#### [Given request]
Your task is to copy the stretch of lines in the records below that begins with the line containing "guard += band & bars" and ends with the line containing "obj.parent = empty", exactly as written, with nothing added.

----

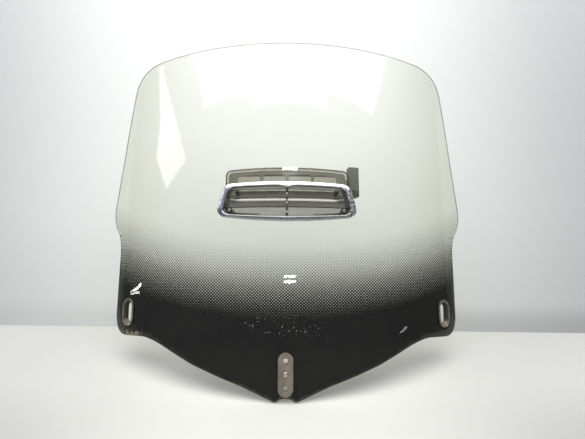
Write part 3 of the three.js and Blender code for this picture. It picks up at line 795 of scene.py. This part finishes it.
def weathered_paint():
    """Patchy brown paint with dark specks, then rust."""
    look = material("plate_weathered_paint")
    at = look.layout()
    tone = blotched(look, at, (0.20, 0.165, 0.125), (0.29, 0.25, 0.195), 120, 0.35, 0.65, 4.0, 0.6)
    tone = blotched(look, at, tone, (0.10, 0.075, 0.055), 900, 0.60, 0.70)
    tone = blotched(look, at, tone, (0.19, 0.075, 0.030), 260, 0.62, 0.72, 4.0)
    bump = look.bump(look.noise(at, 700), 0.25, 0.0003)
    return look.done(look.principled(base_color=tone, metallic=0.15, roughness=0.55, normal=bump))


def plated_steel(name, bright, dark):
    look = material(name)
    at = look.layout()
    tarnish = look.ramp(look.noise(at, 500, 4.0), 0.45, 0.7)
    tone = look.mix(tarnish, bright, dark)
    rough = look.ramp(tarnish, 0, 1, 0.22, 0.5)
    bump = look.bump(look.noise(at, 1800, 2.0), 0.1, 0.0002)
    return look.done(look.principled(base_color=tone, metallic=0.9, roughness=rough, normal=bump))


def socket_screw_steel():
    """A screw head, bright in a ring, with painted shade in its black socket and a dark rim."""
    look = material("socket_screw_steel")
    at = look.layout()
    x, y, _ = look.split(at)
    away = look.distance(x, y)
    ring = look.times(look.ramp(away, 0.0013, 0.0017), look.ramp(away, 0.0030, 0.0025))
    patch = look.noise(at, 600)
    tone = look.mix(patch, (0.62, 0.62, 0.60), (0.85, 0.85, 0.84))
    # Painted shade: black inside the ring, in the socket; the rim outside it is dark as well.
    tone = look.mix(ring, grey(0.02), tone)
    bump = look.bump(patch, 0.1, 0.0002)
    return look.done(look.principled(base_color=tone, metallic=look.times(ring, 0.6), roughness=0.35,
                                     normal=bump))


def worn_rubber():
    """Olive rubber, with a painted highlight at its foot and painted shade inside its slot."""
    look = material("grommet_worn_rubber")
    at = look.layout()
    _, y, z = look.split(at)
    tone = blotched(look, at, (0.075, 0.064, 0.044), (0.165, 0.145, 0.105), 160, 0.38, 0.64, 4.0, 0.65)
    # Painted highlight: a patchy pale beige at the grommet's foot.
    painted_foot_highlight = look.times(look.ramp(look.noise(at, 240, 4.0), 0.45, 0.62), look.ramp(y, -0.012, -0.022))
    tone = look.mix(painted_foot_highlight, tone, (0.52, 0.44, 0.29))
    # Painted shade: dark inside the upper part of the slot.
    painted_slot_shade = look.times(look.ramp(z, 0.0016, 0.0006), look.ramp(y, -0.018, -0.008))
    tone = look.mix(painted_slot_shade, tone, (0.035, 0.028, 0.018))
    bump = look.bump(look.noise(at, 600), 0.3, 0.0003)
    return look.done(look.principled(base_color=tone, roughness=0.55, normal=bump))


def black_rubber():
    look = material("seal_black_rubber")
    at = look.layout()
    tone = look.mix(look.noise(at, 300), grey(0.010), (0.028, 0.027, 0.025))
    bump = look.bump(look.noise(at, 900), 0.2)
    return look.done(look.principled(base_color=tone, roughness=0.7, normal=bump))


def knob_plastic():
    """Speckled grey-green plastic, with painted shade at the knob's foot."""
    look = material("knob_moulded_plastic")
    at = look.layout()
    _, y, _ = look.split(at)
    tone = look.mix(look.noise(at, 110, 4.0, 0.6), (0.110, 0.122, 0.113), (0.170, 0.182, 0.168))
    # Painted shade: darker below the step at the knob's foot.
    tone = look.mix(look.ramp(y, -0.0150, -0.0175), tone, (0.062, 0.062, 0.052))
    tone = blotched(look, at, tone, (0.20, 0.21, 0.19), 1000, 0.60, 0.68)
    bump = look.bump(look.noise(at, 1500, 2.0), 0.25, 0.0002)
    return look.done(look.principled(base_color=tone, roughness=0.55, normal=bump))


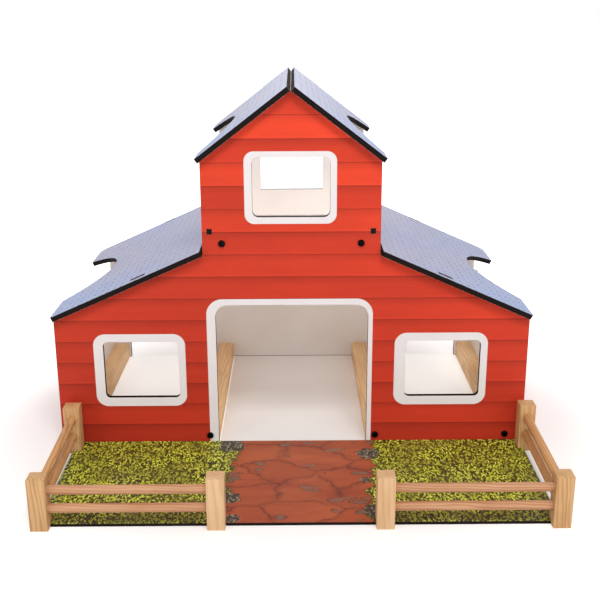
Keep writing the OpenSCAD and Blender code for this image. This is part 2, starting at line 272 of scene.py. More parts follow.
def facing_rim(name, pale):
    """The facing's eased rim, where the print is rubbed to the paper here and there."""
    material, t = started(name)
    rub = add(t, NOISE, {"Vector": add(t, **PLACE), "Scale": 0.25, "Detail": 3, "Roughness": 0.6})
    colour = add(t, MIX, {0: add(t, RANGE, (rub, 0.42, 0.6), **SMOOTH), 6: pale, 7: "5A4A42"}, **BLEND)
    return drawn(material, {"Base Color": colour, "Roughness": 0.6})


def printed_shingles():
    """Satin print of blue-grey shingles: staggered rows of tabs with small dark dashes at their feet."""
    row_height, tab_width = 9.0, 14.0
    material, t = started("printed shingles on fibreboard")
    place = add(t, **PLACE)
    along, up, _ = add(t, SPLIT, (place,), None).outputs
    wide = add(t, VECTOR, (place, (0.009, 0.009, 0)), operation="MULTIPLY")
    cloud = add(t, NOISE, {"Vector": wide, "Scale": 1.0, "Detail": 3})
    colour = add(t, MIX, {0: add(t, RANGE, (cloud, 0.3, 0.7), **SMOOTH), 6: "979EC2", 7: "A2A1BA"}, **BLEND)
    # The roof is bluest at the eave's front corner and greyer away from it.
    far = add(t, MATH, (add(t, MATH, (along,), operation="ABSOLUTE"), up), operation="ADD")
    near = add(t, RANGE, (far, 0.0, 190.0, 0.75, 0.0), **SMOOTH)
    colour = add(t, MIX, {0: near, 6: colour, 7: "90A5D0"}, **BLEND)
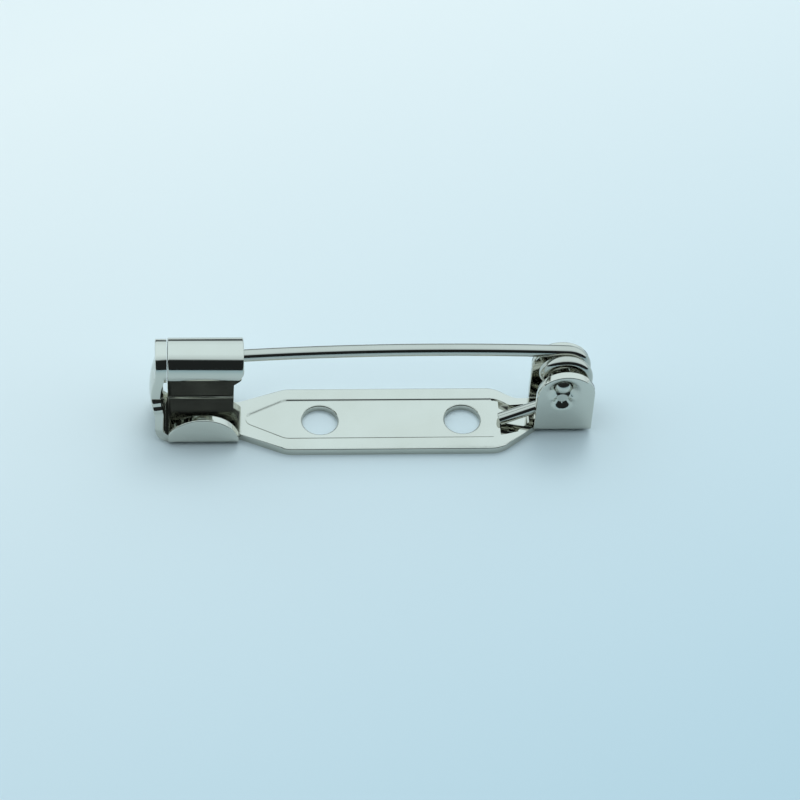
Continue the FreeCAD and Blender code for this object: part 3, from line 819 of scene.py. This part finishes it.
def photo_camera():
    """The camera at the photograph's place."""
    ca, sa = math.cos(VIEW_AZIMUTH), math.sin(VIEW_AZIMUTH)
    ce, se = math.cos(VIEW_ELEVATION), math.sin(VIEW_ELEVATION)
    cr, sr = math.cos(VIEW_ROLL), math.sin(VIEW_ROLL)
    right = Vector((ca, sa, 0))
    up = Vector((-sa * se, ca * se, ce))
    back = Vector((sa * ce, -ca * ce, se))
    axes = Matrix((right * cr - up * sr, right * sr + up * cr, back)).transposed()
    bpy.ops.object.camera_add(location=(VIEW_TARGET + back * VIEW_DISTANCE) * MM)
    camera = bpy.context.object
    camera.name = "photo_camera"
    camera.rotation_euler = axes.to_euler()
    camera.data.sensor_width = SENSOR
    camera.data.lens = SENSOR * VIEW_DISTANCE / VIEW_WIDTH
    camera.data.clip_start = 0.005
    camera.data.clip_end = 10.0
    bpy.context.scene.camera = camera


class BROOCH_OT_stage(bpy.types.Operator):
    """Set the table, the light and the camera"""
    bl_idname = "brooch.stage"
    bl_label = "Stage"
    bl_options = {"REGISTER", "UNDO"}

    def execute(self, context):
        context.scene.view_settings.view_transform = "Standard"
        deselect_all()
        bpy.ops.mesh.primitive_plane_add(size=TABLE_SIZE, location=(0, 0, 0))
        table = context.object
        table.name = "table_top"
        table.data.materials.append(table_material())
        light_tent()
        window_light()
        photo_camera()
        return {"FINISHED"}


class BROOCH_PT_panel(bpy.types.Panel):
    """Buttons for the pieces, with their sizes and colours."""
    bl_idname = "BROOCH_PT_panel"
    bl_label = "Brooch pin finding"
    bl_space_type = "VIEW_3D"
    bl_region_type = "UI"
    bl_category = "Brooch"

    def draw(self, context):
        layout = self.layout
        for group in (context.scene.brooch_sizes, context.scene.brooch_colours):
            for name in group.__annotations__:
                layout.prop(group, name)
        for step in STEPS:
            layout.operator(step.bl_idname)


STEPS = (BROOCH_OT_base_plate, BROOCH_OT_pin_wire, BROOCH_OT_rivet, BROOCH_OT_stage)
CLASSES = (BroochSizes, BroochColours) + STEPS + (BROOCH_PT_panel,)


def register():
    """Add the classes and the settings."""
    for item in CLASSES:
        bpy.utils.register_class(item)
    bpy.types.Scene.brooch_sizes = PointerProperty(type=BroochSizes)
    bpy.types.Scene.brooch_colours = PointerProperty(type=BroochColours)


def unregister():
    """Take the classes and the settings out again."""
    del bpy.types.Scene.brooch_colours
    del bpy.types.Scene.brooch_sizes
    for item in reversed(CLASSES):
        bpy.utils.unregister_class(item)


def main():
    """Build every piece."""
    register()
    bpy.ops.brooch.base_plate()
    bpy.ops.brooch.pin_wire()
    bpy.ops.brooch.rivet()
    bpy.ops.brooch.stage()
    deselect_all()


if __name__ == "__main__":
    main()
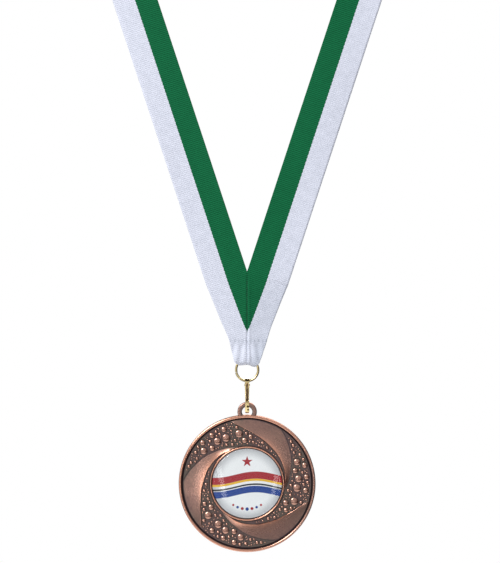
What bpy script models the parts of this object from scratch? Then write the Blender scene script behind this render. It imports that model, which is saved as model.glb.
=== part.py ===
"""A sports finisher medal hanging from its neck ribbon.

Metres, +Z up, the wearer faces -Y. The origin is where the ribbon's inner
face rests on the nape. Every shape is drawn about the medal's centre, and
hang() puts it in its place under the nape.

The chain, from the top: a woven ribbon worn as a loop, mitred and sewn into
a V, its lower end folded round a jump ring; a strip clip with a pinned
gate on the ring; the cast medal's eyelet in the clip; a domed insert
glued in the medal's seat.
"""
import math

import bmesh
import bpy
from mathutils import Matrix, Quaternion, Vector

MM = 0.001

# Where the nape is, from the medal's centre.
NAPE_BEHIND = 144.4 * MM
NAPE_ABOVE = 284.6 * MM

# Ribbon: a 16 mm tape. The two legs rise from the V's apex at this lean.
TAPE_WIDTH = 15.8 * MM
TAPE_T = 0.45 * MM
LEG_LEAN = math.radians(18.24)
LEG_LENGTH = 380.0 * MM
LEG_Y = -0.3 * MM
APEX_Z = 77.5 * MM
# Each bend of the leg: total turn, middle and half length along the leg.
SHOULDER_BEND = (math.radians(90.85), 210 * MM, 62 * MM)
SHOULDER_TWIST = (math.radians(79.42), 265 * MM, 105 * MM)
NAPE_BEND = (math.radians(159.85), LEG_LENGTH, 150 * MM)
ROUTE_STEP = 1.0 * MM
LEG_ROW_EVERY = 9
TAPE_COLUMNS = 4

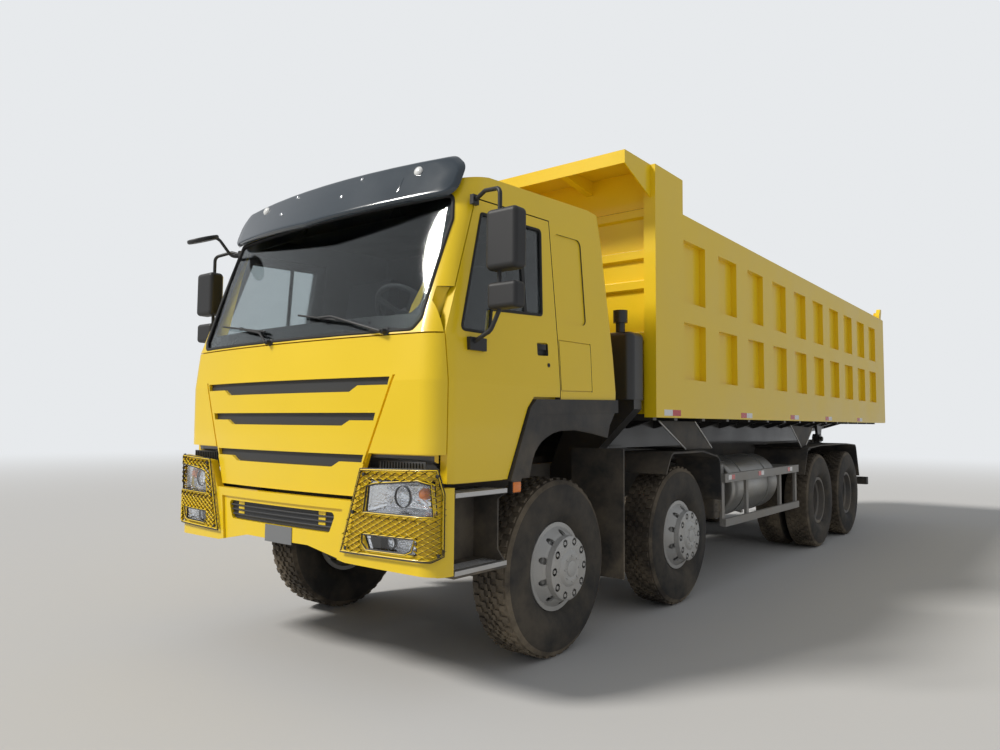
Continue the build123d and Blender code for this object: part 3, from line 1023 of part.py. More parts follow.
# Wire guards over the lamps: a frame that carries a diamond lattice
guards = []
GUARD_OUT = 16
cage = bumper_slice(-GUARD_OUT - 9) - bumper_slice(-GUARD_OUT)
outline = [(748, 1212), (1215, 1228), (1236, 1100), (1236, 800), (1190, 772), (615, 772)]
cage_face = along_y(outline, AXLE_1_Y - 1500, AXLE_1_Y - 1200)
rim_inner = along_y([(x * 0.97 + 28, 990 + (z - 990) * 0.94) for x, z in outline], AXLE_1_Y - 1500, AXLE_1_Y - 1100)
guard = (cage & cage_face) - rim_inner
band = (cage & cage_face)
bars = None
for k in range(-7, 15):
    for lean in (-1, 1):
        x = 560 + k * 90
        bar = along_y([(x, 700), (x + 10, 700), (x + 10 + lean * 560, 1260), (x + lean * 560, 1260)],
                      AXLE_1_Y - 1500, AXLE_1_Y - 1200)
        bars = bar if bars is None else bars + bar
guard += band & bars
for x, z in ((770, 1198), (1180, 1213), (650, 786), (1160, 786)):
    guard += (along_y([(x - 12, z - 12), (x + 12, z - 12), (x + 12, z + 12), (x - 12, z + 12)], AXLE_1_Y - 1500, AXLE_1_Y - 1200)
              & (bumper_slice(-GUARD_OUT - 2) - bumper_slice(-SEAT_GAP)))
save("lamp_guards", both_sides(guard))
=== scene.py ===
"""Looks of a four-axle cab-over dump truck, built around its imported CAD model.

Metres. The truck's front faces -Y, its left side is +X, up is +Z.
"""
from contextlib import contextmanager
from math import asin, atan2, cos, hypot, pi, radians, sin, sqrt, tan

import bpy
from bpy.props import FloatProperty, FloatVectorProperty, IntProperty, PointerProperty
from mathutils import Matrix, Vector


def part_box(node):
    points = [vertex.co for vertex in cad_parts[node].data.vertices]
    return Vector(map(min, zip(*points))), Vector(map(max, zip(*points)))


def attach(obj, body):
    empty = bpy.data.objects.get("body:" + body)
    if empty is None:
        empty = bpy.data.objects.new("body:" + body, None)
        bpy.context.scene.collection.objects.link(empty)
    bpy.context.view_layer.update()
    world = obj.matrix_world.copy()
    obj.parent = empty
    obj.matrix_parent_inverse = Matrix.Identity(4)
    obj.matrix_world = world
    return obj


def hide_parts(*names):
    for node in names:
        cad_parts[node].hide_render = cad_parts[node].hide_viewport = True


bl_info = {
    "name": "Dump truck looks",
    "version": (1, 0, 0),
    "blender": (4, 5, 0),
    "location": "View3D > Sidebar > Truck",
    "description": "Materials and detailed pieces for a four-axle dump truck",
    "category": "Object",
}

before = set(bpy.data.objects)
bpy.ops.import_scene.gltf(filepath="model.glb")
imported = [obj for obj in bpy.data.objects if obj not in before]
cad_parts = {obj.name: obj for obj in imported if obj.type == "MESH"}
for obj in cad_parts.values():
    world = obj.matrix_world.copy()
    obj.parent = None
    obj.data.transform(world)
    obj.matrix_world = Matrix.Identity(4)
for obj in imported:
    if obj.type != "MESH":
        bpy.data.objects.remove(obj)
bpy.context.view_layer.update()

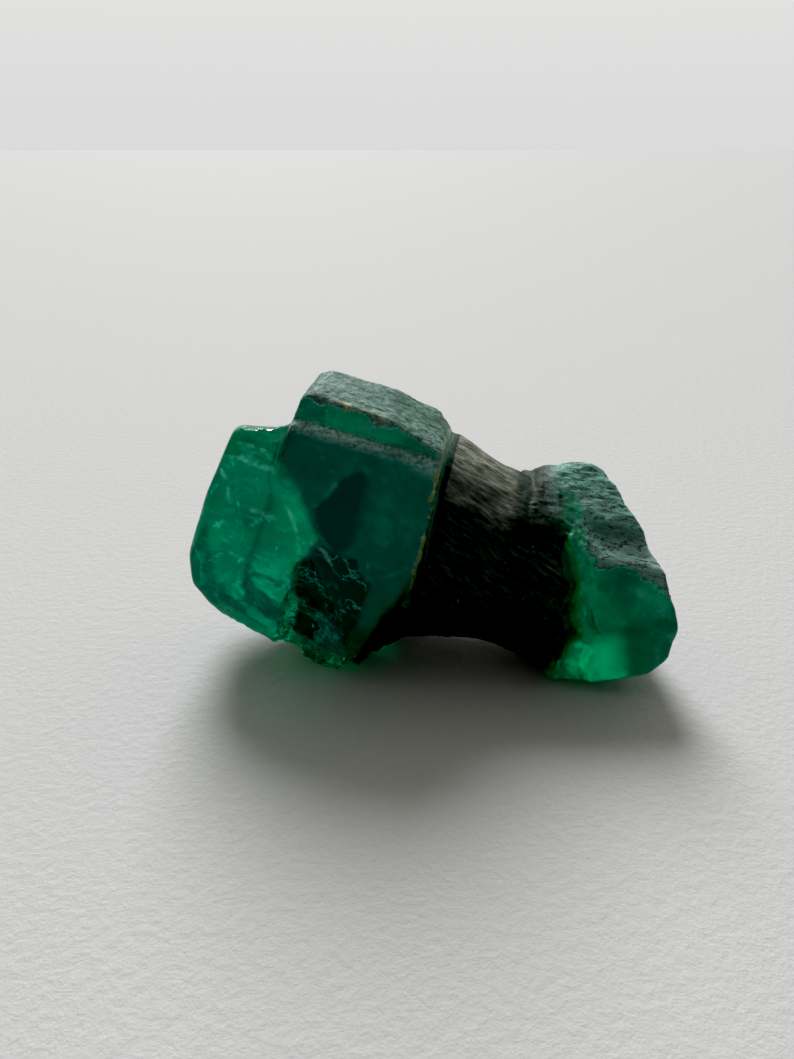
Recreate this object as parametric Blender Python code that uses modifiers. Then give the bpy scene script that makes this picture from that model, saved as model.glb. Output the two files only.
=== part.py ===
"""Raw emerald crystal: two stepped hexagonal crystal ends joined by a dark waist.

The stone grew as one piece. It lies on its side with its long axis along X, the
big end at -X, the flat bottoms of both ends on the ground and the broad prism
faces towards -Y. The origin is the middle of its box, at ground level.
"""
import math

import bmesh
import bpy
from mathutils import Vector, noise

MM = 0.001

# Big end: middle of the prism, and how its long axis dips and turns (mm, degrees)
BIG_CENTRE = (-2.6, 0.3, 5.4)
BIG_DIP = 14.0
BIG_TURN = 8.0
# Small end
SMALL_CENTRE = (6.3, -0.2, 3.6)
SMALL_DIP = 8.0
SMALL_TURN = 8.0
# Waist between them
WAIST_CENTRE = (2.2, 0.0, 4.6)
WAIST_DIP = 12.0
WAIST_TURN = 8.0
WAIST_START = -4.0
WAIST_END = 3.8
WAIST_SQUARENESS = 2.7

# Faces: outward direction (along the axis, to the back, up) and distance from the middle, mm
BIG_TOP = {
    "plateau": ((0.05, -0.16, 0.985), 5.42),
    "plateau right": ((0.27, -0.14, 0.953), 5.24),
    "left shoulder": ((-0.66, -0.05, 0.75), 5.90),
    "right shoulder": ((0.80, 0.02, 0.60), 4.42),
    "back top": ((0.0, 0.72, 0.69), 3.78),
    "back": ((0.06, 0.985, -0.16), 2.95),
}
BIG_PRISM = {
    **BIG_TOP,
    "front": ((0.0, -0.994, 0.105), 3.45),
    "ledge": ((0.0, -0.45, 0.893), 5.02),
    "front break": ((-0.265, -0.96, -0.109), 3.73),
    "front bottom": ((0.0, -0.75, -0.66), 6.0),
    "bottom": ((0.242, 0.0, -0.970), 5.75),
    "bottom left": ((-0.344, 0.0, -0.939), 5.48),
    "back bottom": ((0.0, 0.57, -0.82), 4.75),
    "left end": ((-0.995, 0.0, 0.10), 3.55),
    "right end": ((0.998, 0.0, 0.06), 2.55),
    "right foot": ((0.956, 0.0, -0.29), 2.42),
}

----

#### [Output below]
guard += band & bars
for x, z in ((770, 1198), (1180, 1213), (650, 786), (1160, 786)):
    guard += (along_y([(x - 12, z - 12), (x + 12, z - 12), (x + 12, z + 12), (x - 12, z + 12)], AXLE_1_Y - 1500, AXLE_1_Y - 1200)
              & (bumper_slice(-GUARD_OUT - 2) - bumper_slice(-SEAT_GAP)))
save("lamp_guards", both_sides(guard))
=== scene.py ===
"""Looks of a four-axle cab-over dump truck, built around its imported CAD model.

Metres. The truck's front faces -Y, its left side is +X, up is +Z.
"""
from contextlib import contextmanager
from math import asin, atan2, cos, hypot, pi, radians, sin, sqrt, tan

import bpy
from bpy.props import FloatProperty, FloatVectorProperty, IntProperty, PointerProperty
from mathutils import Matrix, Vector


def part_box(node):
    points = [vertex.co for vertex in cad_parts[node].data.vertices]
    return Vector(map(min, zip(*points))), Vector(map(max, zip(*points)))


def attach(obj, body):
    empty = bpy.data.objects.get("body:" + body)
    if empty is None:
        empty = bpy.data.objects.new("body:" + body, None)
        bpy.context.scene.collection.objects.link(empty)
    bpy.context.view_layer.update()
    world = obj.matrix_world.copy()
    obj.parent = empty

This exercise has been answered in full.